#### The exercise:
Return the listing word for word, as given.

#### Dataset content:

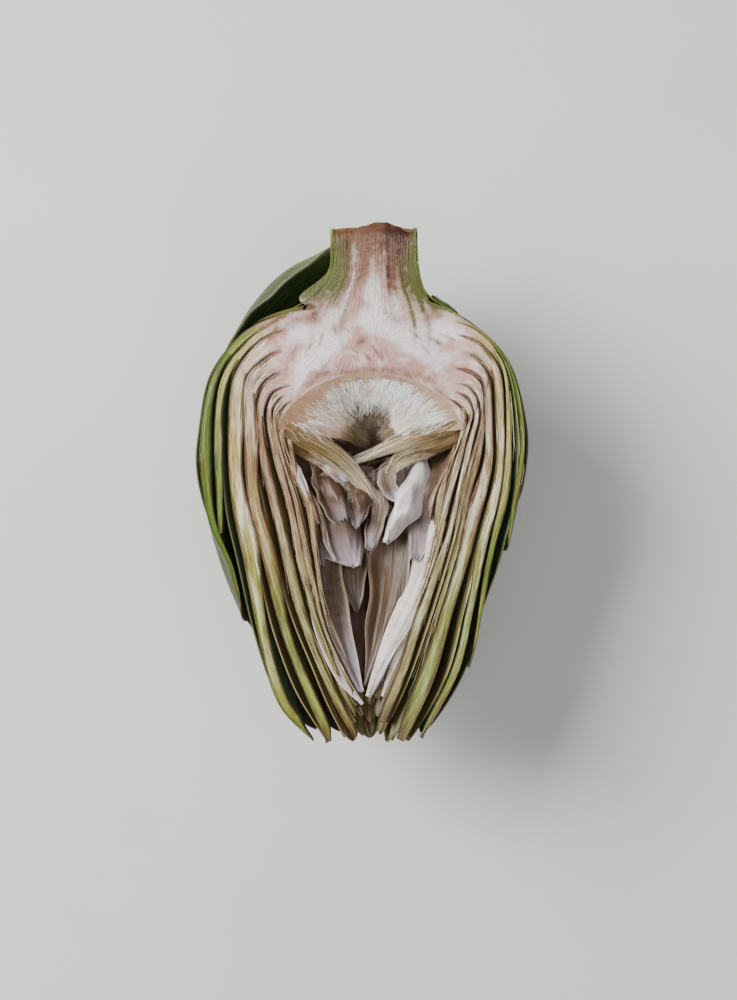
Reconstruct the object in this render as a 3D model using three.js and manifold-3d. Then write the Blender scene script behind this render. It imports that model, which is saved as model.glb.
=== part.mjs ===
// Half of a globe artichoke, cut lengthwise through its axis and lying on its back with the cut face up.
//
// All sizes are millimetres. The head's axis runs along Y: the stem points to +Y and the bract tips to -Y.
// The cut face is level and looks to +Z. The origin is straight under the head's axis, on the small flat that the
// half rests on.
//
// The head is worked out in its own frame, where the axis is the line x = 0, z = 0. A point of the head is given
// by its distance from the axis, its place along the axis (y) and its azimuth, which is 0 straight down,
// -90 on the left cut edge and +90 on the right cut edge.

import * as THREE from "three";
import { mergeVertices } from "three/addons/utils/BufferGeometryUtils.js";
import Module from "manifold-3d";

const wasm = await Module();
wasm.setup();

// ---- Driving dimensions ----

const AXIS_HEIGHT = 46.2; // the cut face, which holds the head's axis, above the resting surface
const GAP = 0.3; // left between two neighbouring pieces
const BEYOND = 300; // side of the boxes that cut, larger than the head
const RIND = 1.5; // thickness of the green skin on the stem and shoulder
const RIND_STEP = 0.6; // how far the skin stops short of the stem's cut end
const BLADE_EDGE = 0.6; // least thickness of a bract
const SEGMENTS = 24; // round the head, in what is turned
const TIP_CROWDING = 1.4; // above 1, a bract's rows lie closer together towards its round tip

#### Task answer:
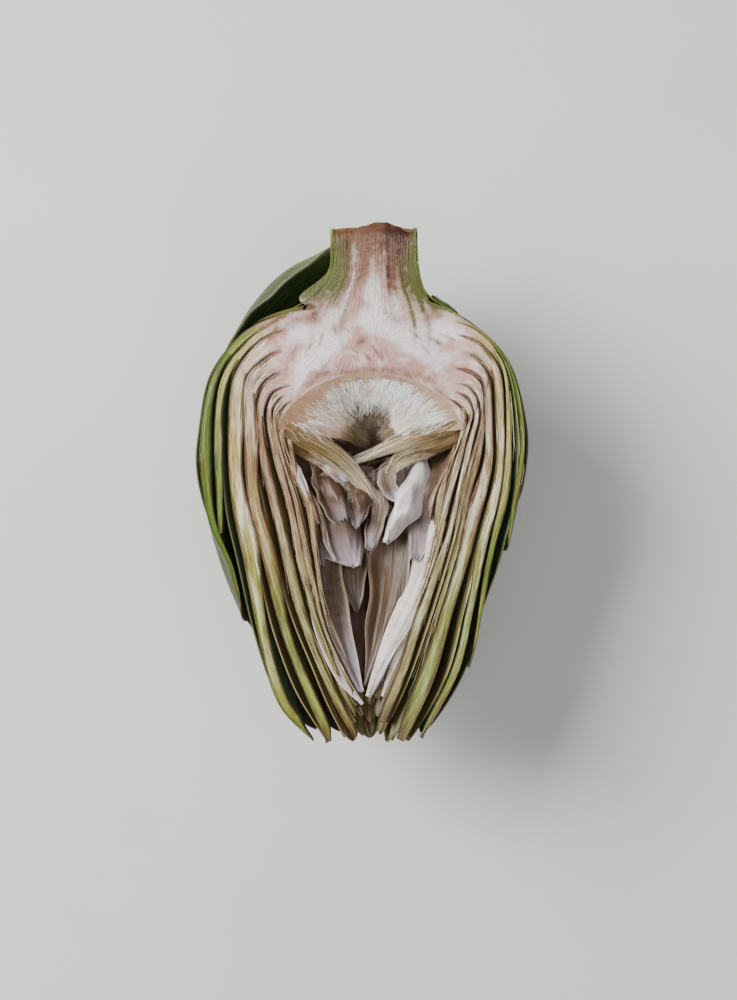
Reconstruct the object in this render as a 3D model using three.js and manifold-3d. Then write the Blender scene script behind this render. It imports that model, which is saved as model.glb.
=== part.mjs ===
// Half of a globe artichoke, cut lengthwise through its axis and lying on its back with the cut face up.
//
// All sizes are millimetres. The head's axis runs along Y: the stem points to +Y and the bract tips to -Y.
// The cut face is level and looks to +Z. The origin is straight under the head's axis, on the small flat that the
// half rests on.
//
// The head is worked out in its own frame, where the axis is the line x = 0, z = 0. A point of the head is given
// by its distance from the axis, its place along the axis (y) and its azimuth, which is 0 straight down,
// -90 on the left cut edge and +90 on the right cut edge.

import * as THREE from "three";
import { mergeVertices } from "three/addons/utils/BufferGeometryUtils.js";
import Module from "manifold-3d";

const wasm = await Module();
wasm.setup();

// ---- Driving dimensions ----

const AXIS_HEIGHT = 46.2; // the cut face, which holds the head's axis, above the resting surface
const GAP = 0.3; // left between two neighbouring pieces
const BEYOND = 300; // side of the boxes that cut, larger than the head
const RIND = 1.5; // thickness of the green skin on the stem and shoulder
const RIND_STEP = 0.6; // how far the skin stops short of the stem's cut end
const BLADE_EDGE = 0.6; // least thickness of a bract
const SEGMENTS = 24; // round the head, in what is turned
const TIP_CROWDING = 1.4; // above 1, a bract's rows lie closer together towards its round tip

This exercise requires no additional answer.